[What you have to do]
Below this line is the material. Write out only its lines from the one containing "add(magnet.part, mode=Mode.SUBTRACT)" through the one containing "obj.matrix_parent_inverse = Matrix.Identity(4)", both kept, exactly.
--- start ---
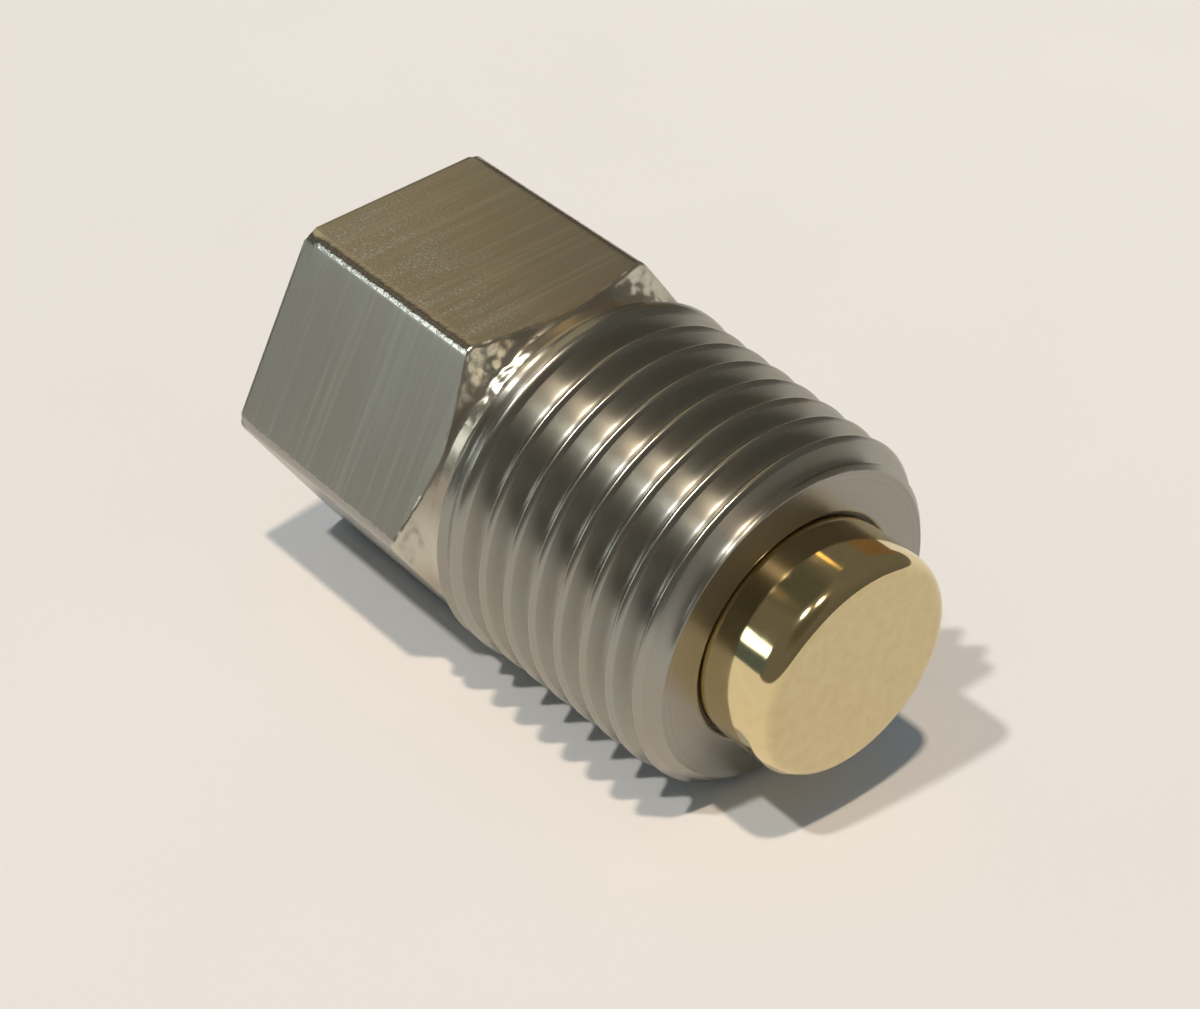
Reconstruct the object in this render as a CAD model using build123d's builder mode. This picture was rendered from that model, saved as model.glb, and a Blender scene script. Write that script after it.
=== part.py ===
from build123d import *
from math import atan, cos, degrees, radians, tan
import os

# Magnetic drain plug, lying on one flat of its hexagon.
# Millimetres. X runs along the plug from its head to its magnet, and Z is up.
# The origin is on the plug's axis, where the corners of the hexagon start to bevel.

# Head: six flats milled on turned bar, which leaves a narrow band at each corner
hex_across_flats = 10
bar_diameter = 11.43
head_length = 7
bevel_angle = 30
head_edge_break = 0.08

# Plain neck between the bevel and the thread
neck_diameter = 9.93
neck_end = 0.97

# Tapered pipe thread: 27 turns to the inch, 1 in 16 on the diameter
thread_pitch = 25.4 / 27
thread_angle = 60
thread_taper = 1 / 16
thread_depth = 0.705
root_width = 0.045
small_end_diameter = 9.986
shank_length = 9
end_chamfer = 0.56
runout_start = 1.07
runout_turns = 1.1
runout_angle = -74
tool_clearance = 0.045
over_crests = 0.5

# Blind bore for the magnet
bore_diameter = 6.48
bore_edge_break = 0.06

# Magnet, a quarter of an inch across, and the adhesive that holds it in the bore
magnet_diameter = 6.35
magnet_length = 6.35
magnet_protrusion = 2.25
magnet_edge_radius = 0.45
magnet_seat_chamfer = 0.3
bond_recess = 0.12

# Sizes worked out from those above
bar_radius = bar_diameter / 2
neck_radius = neck_diameter / 2
bore_radius = bore_diameter / 2
magnet_radius = magnet_diameter / 2
small_end_radius = small_end_diameter / 2
radius_per_length = thread_taper / 2
bevel_end = (bar_radius - neck_radius) * tan(radians(bevel_angle))
magnet_seat = shank_length + magnet_protrusion - magnet_length
bond_thickness = bore_radius - magnet_radius
bore_bottom = magnet_seat - bond_thickness


def crest_radius(x):
    """Radius of the tapered blank at x."""
    return small_end_radius + (shank_length - x) * radius_per_length


def root_radius(x):
    """Radius at the bottom of the finished groove at x."""
    return crest_radius(x) - thread_depth


def cut_groove(start_x, end_x, start_radius, end_radius):
    """Cut one stretch of the thread's V, along a helix whose radius changes evenly with x."""
    slope = atan((end_radius - start_radius) / (end_x - start_x))
    path = Helix(
        thread_pitch / cos(slope),
        end_x - start_x,
        start_radius,
        center=(start_x, 0, 0),
        direction=(1, 0, 0),
        cone_angle=degrees(slope),
        mode=Mode.PRIVATE,
    ).rotate(Axis.X, runout_angle + 360 * (start_x - runout_start) / thread_pitch)
    start = path @ 0
    radial = Vector(0, start.Y, start.Z).normalized()
    flank_run = tan(radians(thread_angle / 2))
    top_half_width = root_width / 2 + (thread_depth + tool_clearance) * flank_run
    profile_plane = Plane(start, x_dir=(1, 0, 0), z_dir=Vector(1, 0, 0).cross(radial))
    with BuildSketch(profile_plane) as profile:
        with BuildLine():
            Polyline(
                (-root_width / 2, 0),
                (root_width / 2, 0),
                (top_half_width, thread_depth + tool_clearance),
                (-top_half_width, thread_depth + tool_clearance),
                close=True,
            )
        make_face()
    sweep(profile.sketch, path=path, is_frenet=True, mode=Mode.SUBTRACT)


# The tool's tip starts at the crest, sinks to full depth, and leaves past the shank's end
full_depth_x = runout_start + runout_turns * thread_pitch
thread_end_x = shank_length + thread_pitch
blank_end = thread_end_x + thread_pitch

# The 45 degree ramp beside the neck and the 45 degree chamfer at the tip run out above the crests
over_crests_radius = crest_radius(0) + over_crests
ramp_top = neck_end + over_crests_radius - neck_radius
chamfer_top = shank_length - (over_crests_radius - small_end_radius + end_chamfer)

with BuildPart() as plug_body:
    # Tapered blank, longer than the shank, and its thread with the run-out towards the head
    with BuildSketch(Plane.XZ):
        with BuildLine():
            Polyline(
                (0, 0),
                (0, crest_radius(0)),
                (blank_end, crest_radius(blank_end)),
                (blank_end, 0),
                close=True,
            )
        make_face()
    revolve(axis=Axis.X)
    cut_groove(runout_start, full_depth_x, crest_radius(runout_start), root_radius(full_depth_x))
    cut_groove(full_depth_x, thread_end_x, root_radius(full_depth_x), root_radius(thread_end_x))

    # Hexagonal bar
    with BuildSketch(Plane.YZ.offset(-head_length)):
        RegularPolygon(hex_across_flats / 2, 6, major_radius=False)
    extrude(amount=head_length + neck_end)

    # Turned outline: corners, bevel, neck, ramp and the chamfer at the tip
    with BuildSketch(Plane.XZ):
        with BuildLine():
            Polyline(
                (-head_length, 0),
                (-head_length, bar_radius - head_edge_break),
                (-head_length + head_edge_break, bar_radius),
                (0, bar_radius),
                (bevel_end, neck_radius),
                (neck_end, neck_radius),
                (ramp_top, over_crests_radius),
                (chamfer_top, over_crests_radius),
                (shank_length, small_end_radius - end_chamfer),
                (shank_length, 0),
                close=True,
            )
        make_face()
    revolve(axis=Axis.X, mode=Mode.INTERSECT)

    # Blind bore
    with BuildSketch(Plane.XZ):
        with BuildLine():
            Polyline(
                (bore_bottom, 0),
                (bore_bottom, bore_radius),
                (shank_length - bore_edge_break, bore_radius),
                (shank_length, bore_radius + bore_edge_break),
                (shank_length, 0),
                close=True,
            )
        make_face()
    revolve(axis=Axis.X, mode=Mode.SUBTRACT)

with BuildPart() as magnet:
    # Chamfered where it starts into the bore, and rounded where it stands out
    with BuildSketch(Plane.YZ.offset(magnet_seat)):
        Circle(magnet_radius)
    extrude(amount=magnet_length)
    ends = magnet.edges().filter_by(GeomType.CIRCLE).sort_by(Axis.X)
    chamfer(ends[0], magnet_seat_chamfer)
    fillet(ends[-1], magnet_edge_radius)

with BuildPart() as bond_line:
    # Fills what the magnet leaves of the bore, and stops a little short of its mouth
    with BuildSketch(Plane.YZ.offset(bore_bottom)):
        Circle(bore_radius)
    extrude(amount=shank_length - bond_recess - bore_bottom)
    add(magnet.part, mode=Mode.SUBTRACT)

plug_body.part.label = "plug_body"
magnet.part.label = "magnet"
bond_line.part.label = "bond_line"

os.makedirs("parts", exist_ok=True)
export_step(plug_body.part, "parts/plug_body.step")
export_step(magnet.part, "parts/magnet.step")
export_step(bond_line.part, "parts/bond_line.step")
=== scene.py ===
import bpy
import math
import numpy as np
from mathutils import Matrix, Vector


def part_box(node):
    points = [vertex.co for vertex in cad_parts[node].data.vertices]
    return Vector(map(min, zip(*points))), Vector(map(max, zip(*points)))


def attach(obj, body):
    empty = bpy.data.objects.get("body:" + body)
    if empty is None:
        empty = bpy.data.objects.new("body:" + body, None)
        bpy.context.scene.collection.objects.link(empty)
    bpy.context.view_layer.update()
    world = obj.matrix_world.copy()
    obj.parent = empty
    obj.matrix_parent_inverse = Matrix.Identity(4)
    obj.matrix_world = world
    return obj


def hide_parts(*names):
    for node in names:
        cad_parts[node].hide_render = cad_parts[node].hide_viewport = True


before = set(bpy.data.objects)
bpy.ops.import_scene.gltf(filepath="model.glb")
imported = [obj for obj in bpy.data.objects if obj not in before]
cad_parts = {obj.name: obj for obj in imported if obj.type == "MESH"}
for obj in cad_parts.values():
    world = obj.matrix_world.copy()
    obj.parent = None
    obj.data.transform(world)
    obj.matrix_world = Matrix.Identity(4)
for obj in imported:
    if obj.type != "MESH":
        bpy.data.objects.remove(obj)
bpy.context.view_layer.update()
print("frame loaded")

mm = 0.001


# sRGB hex to linear rgba: c / 12.92 below the knee, ((c + 0.055) / 1.055) ** 2.4 above it
def linearColour(hexText, strength=1.0):
    values = [int(hexText[i:i + 2], 16) / 255 for i in (0, 2, 4)]
    linear = [c / 12.92 if c < 0.04045 else ((c + 0.055) / 1.055) ** 2.4 for c in values]
    return [strength * c for c in linear] + [1.0]


# one node: its settings, then its sockets by name or number, each fed by a link or a value.
# The two colours of a Mix node are its sockets 6 and 7, and the mixed colour is its output 2
def addNode(tree, kind, settings=None, sockets=None):
    node = tree.nodes.new(kind)
    for key, value in (settings or {}).items():
        setattr(node, key, value)
    for key, value in (sockets or {}).items():
        if isinstance(value, bpy.types.NodeSocket):
            tree.links.new(value, node.inputs[key])
        else:
            node.inputs[key].default_value = value
    return node


# lowest and highest corner of a CAD node in mm, rounded because its mesh is in single precision
def nodeBox(name):
    return [[round(v / mm, 4) for v in corner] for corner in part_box(name)]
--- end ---
[Full answer]
    add(magnet.part, mode=Mode.SUBTRACT)

plug_body.part.label = "plug_body"
magnet.part.label = "magnet"
bond_line.part.label = "bond_line"

os.makedirs("parts", exist_ok=True)
export_step(plug_body.part, "parts/plug_body.step")
export_step(magnet.part, "parts/magnet.step")
export_step(bond_line.part, "parts/bond_line.step")
=== scene.py ===
import bpy
import math
import numpy as np
from mathutils import Matrix, Vector


def part_box(node):
    points = [vertex.co for vertex in cad_parts[node].data.vertices]
    return Vector(map(min, zip(*points))), Vector(map(max, zip(*points)))


def attach(obj, body):
    empty = bpy.data.objects.get("body:" + body)
    if empty is None:
        empty = bpy.data.objects.new("body:" + body, None)
        bpy.context.scene.collection.objects.link(empty)
    bpy.context.view_layer.update()
    world = obj.matrix_world.copy()
    obj.parent = empty
    obj.matrix_parent_inverse = Matrix.Identity(4)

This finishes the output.